— Begin —

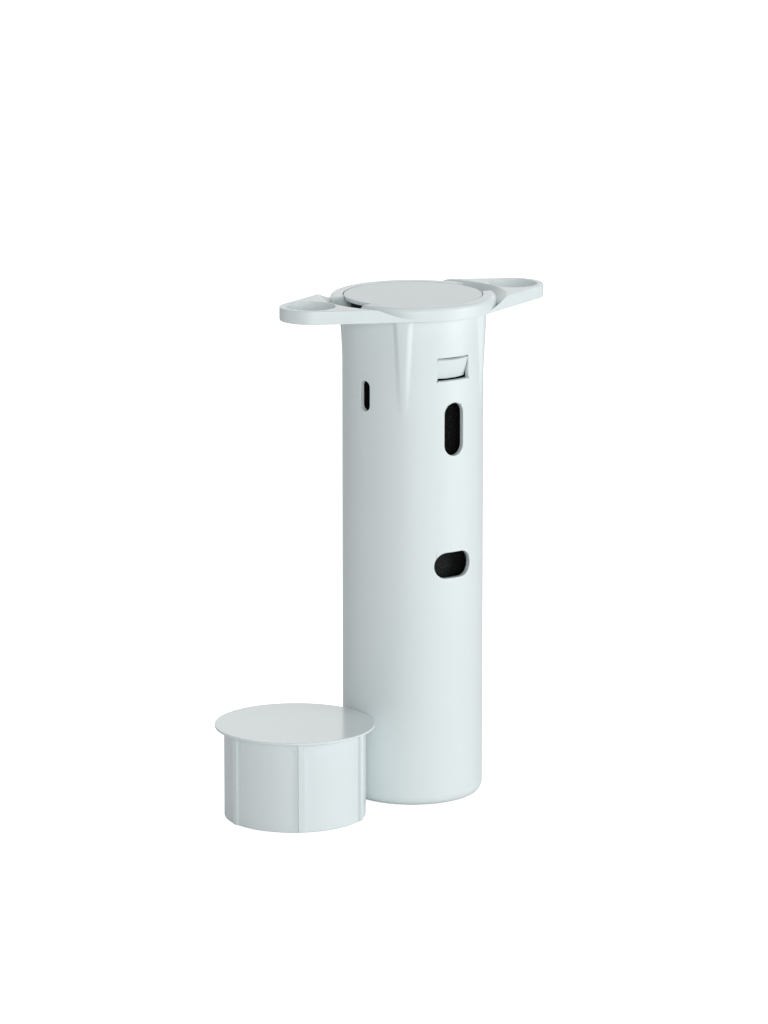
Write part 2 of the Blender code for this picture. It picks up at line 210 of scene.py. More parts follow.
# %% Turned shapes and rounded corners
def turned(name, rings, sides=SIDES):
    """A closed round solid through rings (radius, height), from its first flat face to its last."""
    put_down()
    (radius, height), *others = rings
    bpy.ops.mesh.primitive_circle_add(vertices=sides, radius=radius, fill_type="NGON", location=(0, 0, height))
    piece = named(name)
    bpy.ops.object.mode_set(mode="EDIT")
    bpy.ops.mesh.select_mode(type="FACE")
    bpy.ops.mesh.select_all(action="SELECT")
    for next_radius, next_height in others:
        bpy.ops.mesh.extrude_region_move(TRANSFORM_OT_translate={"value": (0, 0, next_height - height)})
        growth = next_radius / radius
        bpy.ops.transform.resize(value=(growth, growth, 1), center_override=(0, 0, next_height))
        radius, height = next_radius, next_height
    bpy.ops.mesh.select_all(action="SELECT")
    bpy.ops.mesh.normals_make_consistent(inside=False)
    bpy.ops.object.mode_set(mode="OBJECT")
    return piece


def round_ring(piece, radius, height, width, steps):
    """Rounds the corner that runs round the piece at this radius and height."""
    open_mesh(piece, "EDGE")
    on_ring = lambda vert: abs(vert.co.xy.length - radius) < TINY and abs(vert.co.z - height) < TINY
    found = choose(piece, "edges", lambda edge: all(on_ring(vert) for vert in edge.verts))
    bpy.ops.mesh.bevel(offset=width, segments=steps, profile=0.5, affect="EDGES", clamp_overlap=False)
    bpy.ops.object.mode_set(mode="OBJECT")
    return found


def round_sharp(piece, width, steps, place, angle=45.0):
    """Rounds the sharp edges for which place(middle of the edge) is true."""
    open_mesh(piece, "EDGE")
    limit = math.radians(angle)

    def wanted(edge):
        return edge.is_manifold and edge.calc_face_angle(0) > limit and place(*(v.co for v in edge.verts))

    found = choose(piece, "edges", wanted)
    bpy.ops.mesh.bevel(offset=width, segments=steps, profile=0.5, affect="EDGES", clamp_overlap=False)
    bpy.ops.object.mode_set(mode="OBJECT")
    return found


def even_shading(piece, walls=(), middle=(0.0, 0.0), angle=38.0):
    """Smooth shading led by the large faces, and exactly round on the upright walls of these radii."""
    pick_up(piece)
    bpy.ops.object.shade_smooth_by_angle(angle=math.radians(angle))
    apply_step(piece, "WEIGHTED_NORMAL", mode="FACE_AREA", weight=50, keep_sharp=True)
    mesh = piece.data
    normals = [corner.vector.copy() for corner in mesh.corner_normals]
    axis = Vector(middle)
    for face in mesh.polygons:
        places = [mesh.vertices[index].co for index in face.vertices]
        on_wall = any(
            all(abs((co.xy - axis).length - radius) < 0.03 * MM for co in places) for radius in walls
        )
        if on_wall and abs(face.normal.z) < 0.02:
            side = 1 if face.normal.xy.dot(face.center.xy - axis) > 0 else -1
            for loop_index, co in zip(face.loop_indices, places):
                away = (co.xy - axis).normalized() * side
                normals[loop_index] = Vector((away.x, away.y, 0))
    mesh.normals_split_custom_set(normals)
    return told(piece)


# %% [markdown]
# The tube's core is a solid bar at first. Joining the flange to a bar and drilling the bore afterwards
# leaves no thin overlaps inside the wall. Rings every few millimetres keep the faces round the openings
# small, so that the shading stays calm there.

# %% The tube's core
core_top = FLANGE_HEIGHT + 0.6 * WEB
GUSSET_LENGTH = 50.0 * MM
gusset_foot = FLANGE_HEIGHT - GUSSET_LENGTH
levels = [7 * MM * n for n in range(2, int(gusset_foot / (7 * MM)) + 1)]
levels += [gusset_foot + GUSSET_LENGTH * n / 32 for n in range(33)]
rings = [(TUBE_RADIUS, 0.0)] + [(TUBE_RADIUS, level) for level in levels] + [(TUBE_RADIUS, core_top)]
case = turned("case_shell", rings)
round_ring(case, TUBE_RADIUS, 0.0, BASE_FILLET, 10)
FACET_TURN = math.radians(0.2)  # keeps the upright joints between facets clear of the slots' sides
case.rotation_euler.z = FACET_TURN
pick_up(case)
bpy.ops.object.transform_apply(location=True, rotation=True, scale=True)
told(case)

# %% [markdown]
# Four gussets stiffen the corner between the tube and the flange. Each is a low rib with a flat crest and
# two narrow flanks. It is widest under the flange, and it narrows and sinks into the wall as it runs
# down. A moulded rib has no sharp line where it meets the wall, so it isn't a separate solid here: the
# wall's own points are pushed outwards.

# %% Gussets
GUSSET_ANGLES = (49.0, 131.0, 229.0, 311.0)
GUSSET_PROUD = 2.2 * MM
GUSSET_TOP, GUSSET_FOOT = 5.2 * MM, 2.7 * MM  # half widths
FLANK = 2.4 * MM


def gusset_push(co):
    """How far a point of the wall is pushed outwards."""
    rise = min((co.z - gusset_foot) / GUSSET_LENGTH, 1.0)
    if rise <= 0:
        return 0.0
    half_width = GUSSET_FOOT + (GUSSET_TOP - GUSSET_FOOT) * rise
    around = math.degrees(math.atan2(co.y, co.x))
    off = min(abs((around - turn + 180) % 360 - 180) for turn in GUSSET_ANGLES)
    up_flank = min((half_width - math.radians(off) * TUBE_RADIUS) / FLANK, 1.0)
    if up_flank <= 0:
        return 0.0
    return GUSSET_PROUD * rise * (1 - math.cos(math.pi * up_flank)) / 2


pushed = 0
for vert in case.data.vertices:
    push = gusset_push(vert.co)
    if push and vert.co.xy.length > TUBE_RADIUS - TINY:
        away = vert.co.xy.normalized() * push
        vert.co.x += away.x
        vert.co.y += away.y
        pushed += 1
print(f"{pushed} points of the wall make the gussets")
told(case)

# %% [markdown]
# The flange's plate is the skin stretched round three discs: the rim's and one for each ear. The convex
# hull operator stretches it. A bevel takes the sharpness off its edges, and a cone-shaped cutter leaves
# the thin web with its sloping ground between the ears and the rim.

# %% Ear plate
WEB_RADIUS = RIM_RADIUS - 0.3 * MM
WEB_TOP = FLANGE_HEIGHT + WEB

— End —

**What to do**
Write down the full listing again, exactly.

**Response to the task**
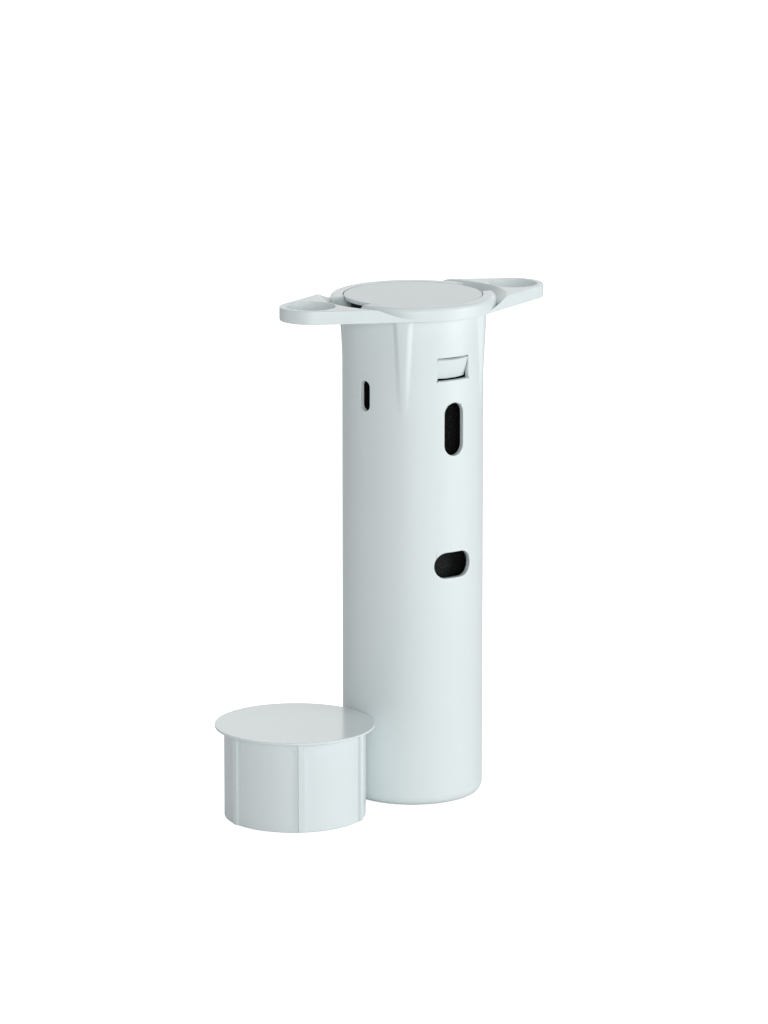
Write part 2 of the Blender code for this picture. It picks up at line 210 of scene.py. More parts follow.
# %% Turned shapes and rounded corners
def turned(name, rings, sides=SIDES):
    """A closed round solid through rings (radius, height), from its first flat face to its last."""
    put_down()
    (radius, height), *others = rings
    bpy.ops.mesh.primitive_circle_add(vertices=sides, radius=radius, fill_type="NGON", location=(0, 0, height))
    piece = named(name)
    bpy.ops.object.mode_set(mode="EDIT")
    bpy.ops.mesh.select_mode(type="FACE")
    bpy.ops.mesh.select_all(action="SELECT")
    for next_radius, next_height in others:
        bpy.ops.mesh.extrude_region_move(TRANSFORM_OT_translate={"value": (0, 0, next_height - height)})
        growth = next_radius / radius
        bpy.ops.transform.resize(value=(growth, growth, 1), center_override=(0, 0, next_height))
        radius, height = next_radius, next_height
    bpy.ops.mesh.select_all(action="SELECT")
    bpy.ops.mesh.normals_make_consistent(inside=False)
    bpy.ops.object.mode_set(mode="OBJECT")
    return piece


def round_ring(piece, radius, height, width, steps):
    """Rounds the corner that runs round the piece at this radius and height."""
    open_mesh(piece, "EDGE")
    on_ring = lambda vert: abs(vert.co.xy.length - radius) < TINY and abs(vert.co.z - height) < TINY
    found = choose(piece, "edges", lambda edge: all(on_ring(vert) for vert in edge.verts))
    bpy.ops.mesh.bevel(offset=width, segments=steps, profile=0.5, affect="EDGES", clamp_overlap=False)
    bpy.ops.object.mode_set(mode="OBJECT")
    return found


def round_sharp(piece, width, steps, place, angle=45.0):
    """Rounds the sharp edges for which place(middle of the edge) is true."""
    open_mesh(piece, "EDGE")
    limit = math.radians(angle)

    def wanted(edge):
        return edge.is_manifold and edge.calc_face_angle(0) > limit and place(*(v.co for v in edge.verts))

    found = choose(piece, "edges", wanted)
    bpy.ops.mesh.bevel(offset=width, segments=steps, profile=0.5, affect="EDGES", clamp_overlap=False)
    bpy.ops.object.mode_set(mode="OBJECT")
    return found


def even_shading(piece, walls=(), middle=(0.0, 0.0), angle=38.0):
    """Smooth shading led by the large faces, and exactly round on the upright walls of these radii."""
    pick_up(piece)
    bpy.ops.object.shade_smooth_by_angle(angle=math.radians(angle))
    apply_step(piece, "WEIGHTED_NORMAL", mode="FACE_AREA", weight=50, keep_sharp=True)
    mesh = piece.data
    normals = [corner.vector.copy() for corner in mesh.corner_normals]
    axis = Vector(middle)
    for face in mesh.polygons:
        places = [mesh.vertices[index].co for index in face.vertices]
        on_wall = any(
            all(abs((co.xy - axis).length - radius) < 0.03 * MM for co in places) for radius in walls
        )
        if on_wall and abs(face.normal.z) < 0.02:
            side = 1 if face.normal.xy.dot(face.center.xy - axis) > 0 else -1
            for loop_index, co in zip(face.loop_indices, places):
                away = (co.xy - axis).normalized() * side
                normals[loop_index] = Vector((away.x, away.y, 0))
    mesh.normals_split_custom_set(normals)
    return told(piece)


# %% [markdown]
# The tube's core is a solid bar at first. Joining the flange to a bar and drilling the bore afterwards
# leaves no thin overlaps inside the wall. Rings every few millimetres keep the faces round the openings
# small, so that the shading stays calm there.

# %% The tube's core
core_top = FLANGE_HEIGHT + 0.6 * WEB
GUSSET_LENGTH = 50.0 * MM
gusset_foot = FLANGE_HEIGHT - GUSSET_LENGTH
levels = [7 * MM * n for n in range(2, int(gusset_foot / (7 * MM)) + 1)]
levels += [gusset_foot + GUSSET_LENGTH * n / 32 for n in range(33)]
rings = [(TUBE_RADIUS, 0.0)] + [(TUBE_RADIUS, level) for level in levels] + [(TUBE_RADIUS, core_top)]
case = turned("case_shell", rings)
round_ring(case, TUBE_RADIUS, 0.0, BASE_FILLET, 10)
FACET_TURN = math.radians(0.2)  # keeps the upright joints between facets clear of the slots' sides
case.rotation_euler.z = FACET_TURN
pick_up(case)
bpy.ops.object.transform_apply(location=True, rotation=True, scale=True)
told(case)

# %% [markdown]
# Four gussets stiffen the corner between the tube and the flange. Each is a low rib with a flat crest and
# two narrow flanks. It is widest under the flange, and it narrows and sinks into the wall as it runs
# down. A moulded rib has no sharp line where it meets the wall, so it isn't a separate solid here: the
# wall's own points are pushed outwards.

# %% Gussets
GUSSET_ANGLES = (49.0, 131.0, 229.0, 311.0)
GUSSET_PROUD = 2.2 * MM
GUSSET_TOP, GUSSET_FOOT = 5.2 * MM, 2.7 * MM  # half widths
FLANK = 2.4 * MM


def gusset_push(co):
    """How far a point of the wall is pushed outwards."""
    rise = min((co.z - gusset_foot) / GUSSET_LENGTH, 1.0)
    if rise <= 0:
        return 0.0
    half_width = GUSSET_FOOT + (GUSSET_TOP - GUSSET_FOOT) * rise
    around = math.degrees(math.atan2(co.y, co.x))
    off = min(abs((around - turn + 180) % 360 - 180) for turn in GUSSET_ANGLES)
    up_flank = min((half_width - math.radians(off) * TUBE_RADIUS) / FLANK, 1.0)
    if up_flank <= 0:
        return 0.0
    return GUSSET_PROUD * rise * (1 - math.cos(math.pi * up_flank)) / 2


pushed = 0
for vert in case.data.vertices:
    push = gusset_push(vert.co)
    if push and vert.co.xy.length > TUBE_RADIUS - TINY:
        away = vert.co.xy.normalized() * push
        vert.co.x += away.x
        vert.co.y += away.y
        pushed += 1
print(f"{pushed} points of the wall make the gussets")
told(case)

# %% [markdown]
# The flange's plate is the skin stretched round three discs: the rim's and one for each ear. The convex
# hull operator stretches it. A bevel takes the sharpness off its edges, and a cone-shaped cutter leaves
# the thin web with its sloping ground between the ears and the rim.

# %% Ear plate
WEB_RADIUS = RIM_RADIUS - 0.3 * MM
WEB_TOP = FLANGE_HEIGHT + WEB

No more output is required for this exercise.